You have to understand when you read the Bible, the difference between prescriptive texts and descriptive texts.
This is not telling us that we need to embalm.
It is telling us that embalming is okay.
If you want to have your loved one embalmed, that's fine.
But understand that's not Jewish custom.
The Jewish custom is still even to this day, to bury the body within 24 hours, having only washed it and clothed it, putting it in a wooden casket and putting it in a tomb that has a bottom that is open so that the body is able to go back into the ground.
Most of what we do is not traditionally biblical in the sense embalming and viewing and all that stuff.
It's not.
It's not wrong because that's what they're doing here.
But why is Joseph embalming his father? Because he knows it's gonna be a little while before he gets him to his grave.
So he's prepping the body in a state of stasis so it won't begin to decay and they're able to travel to Canaan and get him to where he goes.
But there's not a prescription here.
Here's the prescription.
You wanna know the prescription?

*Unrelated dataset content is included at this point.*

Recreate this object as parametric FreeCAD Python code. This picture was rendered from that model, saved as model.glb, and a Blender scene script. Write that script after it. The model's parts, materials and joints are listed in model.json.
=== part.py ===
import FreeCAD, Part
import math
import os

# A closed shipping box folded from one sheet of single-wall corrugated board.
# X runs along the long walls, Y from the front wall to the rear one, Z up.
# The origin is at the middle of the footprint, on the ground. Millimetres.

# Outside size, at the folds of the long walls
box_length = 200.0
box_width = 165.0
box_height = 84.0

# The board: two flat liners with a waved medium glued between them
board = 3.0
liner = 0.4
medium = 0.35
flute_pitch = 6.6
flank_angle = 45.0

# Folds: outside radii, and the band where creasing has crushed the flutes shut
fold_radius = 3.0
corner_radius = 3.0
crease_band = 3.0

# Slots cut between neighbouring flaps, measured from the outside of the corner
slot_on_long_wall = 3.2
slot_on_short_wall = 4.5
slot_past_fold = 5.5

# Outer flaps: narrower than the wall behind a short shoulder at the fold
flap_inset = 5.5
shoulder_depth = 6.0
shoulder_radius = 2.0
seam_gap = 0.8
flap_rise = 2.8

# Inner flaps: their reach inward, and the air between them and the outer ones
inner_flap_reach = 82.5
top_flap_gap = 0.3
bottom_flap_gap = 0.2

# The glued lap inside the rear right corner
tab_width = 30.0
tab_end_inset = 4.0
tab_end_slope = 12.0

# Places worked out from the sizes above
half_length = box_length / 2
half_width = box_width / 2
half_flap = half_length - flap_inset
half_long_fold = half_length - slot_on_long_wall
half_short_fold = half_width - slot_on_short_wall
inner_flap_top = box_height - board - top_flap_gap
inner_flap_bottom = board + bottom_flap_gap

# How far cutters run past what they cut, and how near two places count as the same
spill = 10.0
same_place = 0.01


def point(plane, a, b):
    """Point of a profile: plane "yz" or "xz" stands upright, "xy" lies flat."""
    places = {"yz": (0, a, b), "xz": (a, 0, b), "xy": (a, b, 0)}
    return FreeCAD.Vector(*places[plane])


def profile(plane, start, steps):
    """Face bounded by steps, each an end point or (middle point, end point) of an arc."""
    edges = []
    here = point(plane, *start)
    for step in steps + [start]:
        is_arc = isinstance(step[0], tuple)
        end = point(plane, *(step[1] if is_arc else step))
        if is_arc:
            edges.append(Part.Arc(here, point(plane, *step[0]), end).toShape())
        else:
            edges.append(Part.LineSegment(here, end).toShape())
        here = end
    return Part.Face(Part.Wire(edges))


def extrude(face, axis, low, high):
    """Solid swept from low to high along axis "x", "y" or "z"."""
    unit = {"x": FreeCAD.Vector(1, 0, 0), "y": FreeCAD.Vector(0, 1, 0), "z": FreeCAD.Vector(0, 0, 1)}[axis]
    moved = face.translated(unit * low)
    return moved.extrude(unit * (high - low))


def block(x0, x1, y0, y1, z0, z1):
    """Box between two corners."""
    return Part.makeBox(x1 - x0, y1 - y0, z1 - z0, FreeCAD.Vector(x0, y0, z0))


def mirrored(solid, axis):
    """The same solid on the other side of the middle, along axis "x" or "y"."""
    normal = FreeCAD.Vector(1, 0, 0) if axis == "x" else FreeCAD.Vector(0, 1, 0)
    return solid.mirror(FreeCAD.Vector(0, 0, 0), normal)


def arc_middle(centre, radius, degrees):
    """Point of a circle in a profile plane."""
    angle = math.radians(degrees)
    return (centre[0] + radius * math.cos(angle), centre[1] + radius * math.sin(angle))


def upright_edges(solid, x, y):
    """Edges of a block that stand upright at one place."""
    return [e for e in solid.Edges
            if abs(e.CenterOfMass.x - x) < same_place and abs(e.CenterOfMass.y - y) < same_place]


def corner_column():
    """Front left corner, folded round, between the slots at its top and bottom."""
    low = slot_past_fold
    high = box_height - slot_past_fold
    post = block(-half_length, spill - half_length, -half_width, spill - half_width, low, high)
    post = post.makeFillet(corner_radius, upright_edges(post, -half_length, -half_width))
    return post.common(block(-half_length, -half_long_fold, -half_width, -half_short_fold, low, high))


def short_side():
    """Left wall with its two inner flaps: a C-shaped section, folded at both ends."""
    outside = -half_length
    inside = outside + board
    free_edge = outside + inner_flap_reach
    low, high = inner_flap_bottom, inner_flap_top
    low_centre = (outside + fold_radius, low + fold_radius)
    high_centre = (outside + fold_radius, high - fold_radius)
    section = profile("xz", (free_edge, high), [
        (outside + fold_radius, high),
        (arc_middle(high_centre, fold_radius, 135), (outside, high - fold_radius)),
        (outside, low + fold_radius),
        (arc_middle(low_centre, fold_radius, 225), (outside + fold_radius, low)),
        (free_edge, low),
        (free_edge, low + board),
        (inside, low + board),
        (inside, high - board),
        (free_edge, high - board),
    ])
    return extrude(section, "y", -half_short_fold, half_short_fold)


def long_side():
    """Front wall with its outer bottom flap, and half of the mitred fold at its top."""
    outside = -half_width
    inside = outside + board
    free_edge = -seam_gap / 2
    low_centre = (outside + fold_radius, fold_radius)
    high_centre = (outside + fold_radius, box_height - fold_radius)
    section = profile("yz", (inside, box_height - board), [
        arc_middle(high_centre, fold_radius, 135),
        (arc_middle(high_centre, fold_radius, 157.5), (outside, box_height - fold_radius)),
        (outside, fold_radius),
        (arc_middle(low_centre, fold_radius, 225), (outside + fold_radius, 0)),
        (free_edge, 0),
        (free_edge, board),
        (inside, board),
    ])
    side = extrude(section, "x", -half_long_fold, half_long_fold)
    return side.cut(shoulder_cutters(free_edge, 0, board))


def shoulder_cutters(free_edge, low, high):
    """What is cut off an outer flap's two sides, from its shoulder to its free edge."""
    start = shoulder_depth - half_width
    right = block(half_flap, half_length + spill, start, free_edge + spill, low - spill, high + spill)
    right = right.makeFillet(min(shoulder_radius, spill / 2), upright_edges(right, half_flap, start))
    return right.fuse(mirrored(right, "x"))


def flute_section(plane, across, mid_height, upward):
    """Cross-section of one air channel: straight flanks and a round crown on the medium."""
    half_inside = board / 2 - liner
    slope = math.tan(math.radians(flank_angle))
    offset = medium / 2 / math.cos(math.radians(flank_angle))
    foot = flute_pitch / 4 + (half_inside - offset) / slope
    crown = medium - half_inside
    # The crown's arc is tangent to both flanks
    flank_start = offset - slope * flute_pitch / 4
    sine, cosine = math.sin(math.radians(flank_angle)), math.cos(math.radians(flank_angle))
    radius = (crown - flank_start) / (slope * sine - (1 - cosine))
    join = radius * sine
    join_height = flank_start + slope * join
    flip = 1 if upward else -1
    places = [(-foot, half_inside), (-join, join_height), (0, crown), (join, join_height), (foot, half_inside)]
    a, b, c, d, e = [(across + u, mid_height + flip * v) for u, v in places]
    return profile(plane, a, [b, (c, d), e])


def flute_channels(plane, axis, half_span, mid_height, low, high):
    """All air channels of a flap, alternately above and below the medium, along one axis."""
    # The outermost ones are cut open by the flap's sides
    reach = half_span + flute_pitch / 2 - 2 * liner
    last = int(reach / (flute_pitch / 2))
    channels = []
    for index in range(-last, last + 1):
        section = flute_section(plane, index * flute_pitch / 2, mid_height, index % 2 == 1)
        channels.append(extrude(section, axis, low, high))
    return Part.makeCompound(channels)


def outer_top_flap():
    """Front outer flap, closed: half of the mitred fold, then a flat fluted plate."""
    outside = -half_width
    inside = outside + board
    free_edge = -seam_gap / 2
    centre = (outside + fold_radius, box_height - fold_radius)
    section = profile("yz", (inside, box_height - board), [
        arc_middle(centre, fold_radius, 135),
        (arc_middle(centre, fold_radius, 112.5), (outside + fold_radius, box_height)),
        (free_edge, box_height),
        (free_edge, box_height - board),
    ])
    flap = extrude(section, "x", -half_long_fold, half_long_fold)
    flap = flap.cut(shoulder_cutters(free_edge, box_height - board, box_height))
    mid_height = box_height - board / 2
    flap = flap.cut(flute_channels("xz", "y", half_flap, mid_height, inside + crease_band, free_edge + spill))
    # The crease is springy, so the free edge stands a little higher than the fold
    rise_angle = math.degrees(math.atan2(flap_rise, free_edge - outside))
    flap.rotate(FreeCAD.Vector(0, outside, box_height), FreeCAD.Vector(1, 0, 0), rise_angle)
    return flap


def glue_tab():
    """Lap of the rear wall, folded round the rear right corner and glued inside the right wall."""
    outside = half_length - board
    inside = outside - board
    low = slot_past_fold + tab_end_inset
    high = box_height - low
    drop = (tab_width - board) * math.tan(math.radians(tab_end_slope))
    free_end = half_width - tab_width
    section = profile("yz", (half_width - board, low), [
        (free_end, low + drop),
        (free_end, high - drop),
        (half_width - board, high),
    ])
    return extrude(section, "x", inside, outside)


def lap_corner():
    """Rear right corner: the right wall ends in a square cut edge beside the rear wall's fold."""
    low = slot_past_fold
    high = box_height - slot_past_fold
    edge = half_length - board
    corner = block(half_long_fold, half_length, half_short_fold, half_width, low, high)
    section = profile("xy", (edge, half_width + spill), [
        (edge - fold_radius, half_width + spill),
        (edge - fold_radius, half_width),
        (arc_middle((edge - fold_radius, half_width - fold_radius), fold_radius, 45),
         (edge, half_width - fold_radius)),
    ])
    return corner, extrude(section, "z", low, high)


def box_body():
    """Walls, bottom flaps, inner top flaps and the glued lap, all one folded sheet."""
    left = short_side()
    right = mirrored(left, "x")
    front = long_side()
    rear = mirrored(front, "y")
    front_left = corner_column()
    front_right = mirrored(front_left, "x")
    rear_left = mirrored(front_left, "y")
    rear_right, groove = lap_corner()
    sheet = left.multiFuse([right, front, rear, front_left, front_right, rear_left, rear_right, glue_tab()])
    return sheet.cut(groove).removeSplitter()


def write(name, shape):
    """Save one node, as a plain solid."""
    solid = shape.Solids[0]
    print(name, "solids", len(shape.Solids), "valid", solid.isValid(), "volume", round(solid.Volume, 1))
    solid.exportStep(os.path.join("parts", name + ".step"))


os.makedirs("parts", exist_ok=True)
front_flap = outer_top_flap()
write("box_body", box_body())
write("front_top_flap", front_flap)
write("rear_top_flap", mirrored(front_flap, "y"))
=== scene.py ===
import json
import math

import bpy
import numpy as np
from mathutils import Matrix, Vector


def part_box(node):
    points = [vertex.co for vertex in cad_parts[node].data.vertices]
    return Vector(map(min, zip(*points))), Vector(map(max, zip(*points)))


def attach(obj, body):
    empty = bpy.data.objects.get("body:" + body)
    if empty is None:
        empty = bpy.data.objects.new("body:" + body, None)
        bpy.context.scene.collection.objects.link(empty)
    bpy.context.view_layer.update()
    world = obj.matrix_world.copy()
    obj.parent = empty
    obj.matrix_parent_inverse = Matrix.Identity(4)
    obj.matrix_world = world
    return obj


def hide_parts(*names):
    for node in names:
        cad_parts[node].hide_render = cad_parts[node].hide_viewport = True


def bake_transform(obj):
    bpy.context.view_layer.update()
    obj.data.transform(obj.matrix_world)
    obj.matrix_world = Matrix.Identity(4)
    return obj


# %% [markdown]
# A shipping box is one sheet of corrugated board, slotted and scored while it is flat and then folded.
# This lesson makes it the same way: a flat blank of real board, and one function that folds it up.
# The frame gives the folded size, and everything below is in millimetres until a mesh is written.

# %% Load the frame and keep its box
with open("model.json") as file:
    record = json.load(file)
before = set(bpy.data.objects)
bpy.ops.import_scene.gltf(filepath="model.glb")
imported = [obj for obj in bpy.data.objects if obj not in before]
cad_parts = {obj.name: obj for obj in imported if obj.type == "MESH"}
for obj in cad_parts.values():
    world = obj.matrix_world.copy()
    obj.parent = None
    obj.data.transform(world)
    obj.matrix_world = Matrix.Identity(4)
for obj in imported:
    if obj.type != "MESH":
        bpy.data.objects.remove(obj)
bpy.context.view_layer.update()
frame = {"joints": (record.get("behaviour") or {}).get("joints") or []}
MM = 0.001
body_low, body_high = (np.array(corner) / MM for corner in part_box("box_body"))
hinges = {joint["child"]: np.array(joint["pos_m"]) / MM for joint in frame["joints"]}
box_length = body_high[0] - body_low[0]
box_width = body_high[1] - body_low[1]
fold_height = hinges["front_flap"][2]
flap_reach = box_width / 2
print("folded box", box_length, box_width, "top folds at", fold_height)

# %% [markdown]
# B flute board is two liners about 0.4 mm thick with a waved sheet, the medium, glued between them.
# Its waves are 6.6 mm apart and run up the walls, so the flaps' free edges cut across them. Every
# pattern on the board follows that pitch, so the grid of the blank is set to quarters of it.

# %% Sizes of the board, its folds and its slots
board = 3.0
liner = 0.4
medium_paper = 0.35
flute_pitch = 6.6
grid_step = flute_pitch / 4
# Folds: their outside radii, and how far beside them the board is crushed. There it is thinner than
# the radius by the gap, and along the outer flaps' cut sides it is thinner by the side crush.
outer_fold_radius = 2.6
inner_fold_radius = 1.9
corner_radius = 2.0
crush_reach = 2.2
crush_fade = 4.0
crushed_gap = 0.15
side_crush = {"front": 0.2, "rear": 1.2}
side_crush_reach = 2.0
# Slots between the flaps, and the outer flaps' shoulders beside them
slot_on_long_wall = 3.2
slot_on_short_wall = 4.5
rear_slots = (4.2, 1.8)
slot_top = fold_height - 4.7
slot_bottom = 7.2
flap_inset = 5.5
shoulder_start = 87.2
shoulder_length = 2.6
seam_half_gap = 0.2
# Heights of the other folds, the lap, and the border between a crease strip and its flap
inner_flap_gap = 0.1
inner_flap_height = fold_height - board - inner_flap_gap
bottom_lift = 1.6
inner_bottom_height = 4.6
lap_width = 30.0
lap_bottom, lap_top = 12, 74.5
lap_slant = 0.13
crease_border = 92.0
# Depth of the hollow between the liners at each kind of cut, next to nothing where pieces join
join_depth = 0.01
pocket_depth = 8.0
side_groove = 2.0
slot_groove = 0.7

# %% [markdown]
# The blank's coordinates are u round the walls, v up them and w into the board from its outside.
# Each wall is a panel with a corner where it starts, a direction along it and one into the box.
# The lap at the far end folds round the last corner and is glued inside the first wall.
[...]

We don't have one.
In general, believers are buried, but that's not a have to, that's just the general.
And we see that like when Moses died, God buried him.
So there is a sense in which that's the general mode, but it's not the only way to do it.

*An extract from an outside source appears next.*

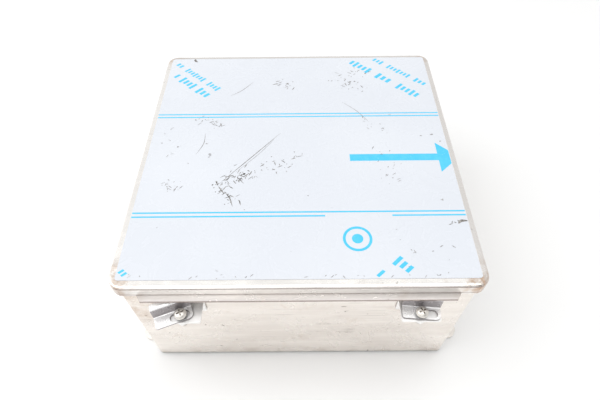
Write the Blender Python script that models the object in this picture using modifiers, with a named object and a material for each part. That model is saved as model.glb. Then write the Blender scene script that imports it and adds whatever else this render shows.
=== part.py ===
"""Wall-mount stainless steel enclosure with a hinged, gasketed cover and two screw clamps.

The box lies on its back: +X runs along the hinge, +Y points to the hinge side and +Z points
out of the mouth. The origin is the middle of the back panel's outer face. Metres throughout.
"""
import math

import bmesh
import bpy
from mathutils import Matrix

# ---- Driving dimensions -------------------------------------------------------------------
GAP = 0.0003                    # modelling clearance between pieces that touch
SHEET = 0.0015                  # body and cover sheet

BODY_WIDTH = 0.3086             # outside, along X
BODY_DEPTH = 0.3082             # outside, along Y
BODY_CORNER = 0.005             # outside radius of the upright bends
RIM_WIDTH = 0.0098              # turned-in rim around the mouth
RIM_CORNER = 0.004              # radius of the mouth's corners
RIM_HEM = 0.006                 # downward hem on the rim's inner edge

COVER_WIDTH = 0.3180
COVER_TOP = 0.1604              # height of the cover's outer face
COVER_DROP = 0.0129             # full height of the cover flanges
COVER_CORNER = 0.012
COVER_BEND = 0.0025
FRONT_OVERHANG = 0.0050         # cover flange beyond the front wall

LIP_REACH = 0.0063              # clamp lip, out from the front flange
LIP_ROOT_HALF = 0.1366
LIP_TIP_HALF = 0.1321

GASKET_THICK = 0.0050
GASKET_WIDTH = 0.0105

FILM_THICK = 0.00015
FILM_MARGIN_SIDE = 0.0060
FILM_MARGIN_FRONT = 0.0076
FILM_MARGIN_BACK = 0.0055

FOOT_THICK = 0.0020
FOOT_RADIUS = 0.0115
FOOT_HOLE_RADIUS = 0.0040
FOOT_X = 0.1635                 # foot holes
FOOT_Y = 0.1280
FOOT_ROOT_X = 0.1250            # inner end, welded under the back

KNUCKLE_OUTER = 0.0032
HINGE_SHEET = 0.0013
HINGE_LENGTH = 0.2900
HINGE_KNUCKLES = 15
HINGE_CUT = 0.0004              # between neighbouring knuckles
BODY_LEAF_DROP = 0.0190
COVER_LEAF_RISE = 0.0120
PIN_RADIUS = 0.00155

CLAMP_STATIONS = {"left": (-0.1001, 0.0223, 21.0, 0.0004), "right": (0.1040, 0.0160, -5.0, 0.0009)}
SCREW_OUT = 0.0162              # screw axis, out from the front wall
LEDGE_TOP = 0.1308
LEDGE_LENGTH = 0.0338
LEDGE_REACH = 0.0217
BRACKET_SHEET = 0.0019
BRACKET_LEG = 0.0180

CLAMP_SHEET = 0.0015
CLAMP_LENGTH = 0.0325
CLAMP_RISE = 0.0128             # foot plate's top to head plate's top
CLAMP_SLOT_TO_WEB = 0.0061
CLAMP_SLOT_TO_EDGE = 0.0052
CLAMP_HEAD_DEPTH = 0.0062       # web face to the head plate's inner edge
CLAMP_SLOT = (0.0127, 0.0299)   # slot's two ends, from the clamp's square end
CLAMP_SLOT_HALF = 0.0036

SCREW_RADIUS = 0.0024
SCREW_HEAD_RADIUS = 0.0053
SCREW_HEAD_HEIGHT = 0.0035
SCREW_LIFT = 0.0034             # head's underside above the clamp's foot plate, when loose
SCREW_LENGTH = 0.0200
WASHER_RADIUS = 0.0049
WASHER_THICK = 0.0012

PANEL_WIDTH = 0.2730
PANEL_DEPTH = 0.2760
PANEL_THICK = 0.0019
PANEL_STANDOFF = 0.0127
STUD_X = 0.1250
STUD_Y = 0.1262
STUD_RADIUS = 0.0031
STUD_COLLAR = 0.0060
NUT_FLAT_RADIUS = 0.0064        # hexagon's corner radius
NUT_HEIGHT = 0.0055

EARTH_STUD_LENGTH = 0.0160

# ---- Derived places -----------------------------------------------------------------------
FRONT_WALL = -BODY_DEPTH / 2
BACK_WALL = BODY_DEPTH / 2
COVER_FRONT = FRONT_WALL - FRONT_OVERHANG
LEAF_INNER = BACK_WALL + GAP
HINGE_Y = LEAF_INNER + KNUCKLE_OUTER
COVER_BACK = BACK_WALL + 2 * GAP + HINGE_SHEET + 0.0002 + SHEET
COVER_DEPTH = COVER_BACK - COVER_FRONT
COVER_MIDDLE_Y = (COVER_BACK + COVER_FRONT) / 2
COVER_LOW = COVER_TOP - COVER_DROP
COVER_UNDER = COVER_TOP - SHEET
HINGE_Z = COVER_LOW - GAP - KNUCKLE_OUTER
GASKET_TOP = COVER_UNDER - GAP
RIM_TOP = GASKET_TOP - GASKET_THICK - GAP
SCREW_Y = FRONT_WALL - SCREW_OUT
CLAMP_FOOT_TOP = LEDGE_TOP + GAP + CLAMP_SHEET
HEAD_UNDER = CLAMP_FOOT_TOP + SCREW_LIFT
PANEL_LOW = SHEET + PANEL_STANDOFF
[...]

And what we have to remember is whatever we do with the body, it's not going to imperil the soul.
Years ago, there was a man in this church, his name was Don, and this was years and years ago.
He passed away and his family was somewhat divided over what to do with his remains, with his body.
And the family had wanted to fulfill his wishes and his wishes was that he would be cremated.
So they decided to fulfill his wishes and have him cremated.
Well, one of the members of the family had married a man from the Eastern Orthodox Church.
And I'll never forget this, because I wasn't the pastor then.
I was the associate pastor, worked with the youth group, and Pastor Daryl was my boss.
He was the senior pastor.
And so I was with him and he was the mouthpiece at the time.
And we were standing here and in walks this dude who is wearing a vestment that looked very, very Lord of the Rings-ish, the best I can say.
It was just long and dark and black.
He had a giant ivory cross that emblazoned his chest.
He had no hair from here up, but hair for days from here down.
It was long hair down the back, but it was a chrome dome on top.
Just is what it was.
And a long beard.
And he walked in, had his cuffs in, very serious, very somber dude.
I remember when he saw Daryl, the pastor, he says, you may call me father.
And he said, I ain't gonna do that.
So it was one of the most proudest moments I had of my predecessor.
I was like, get him, Daryl.
We don't call each other father.
But he began to chastise the family for choosing cremation.
And he began to argue that they were imperiling the soul of their loved one.
Let me tell you something.
I don't care whether a body is burned or eaten by a shark or blown up in a bomb in Iraq.
God is able to resurrect his own.
The typical mode is burial.
But if you have chosen another mode by your conscience, then may God be blessed in that.
And here's the deal.
Nothing we do to the body can imperil the soul.
Or thwart God's ability to bring resurrection.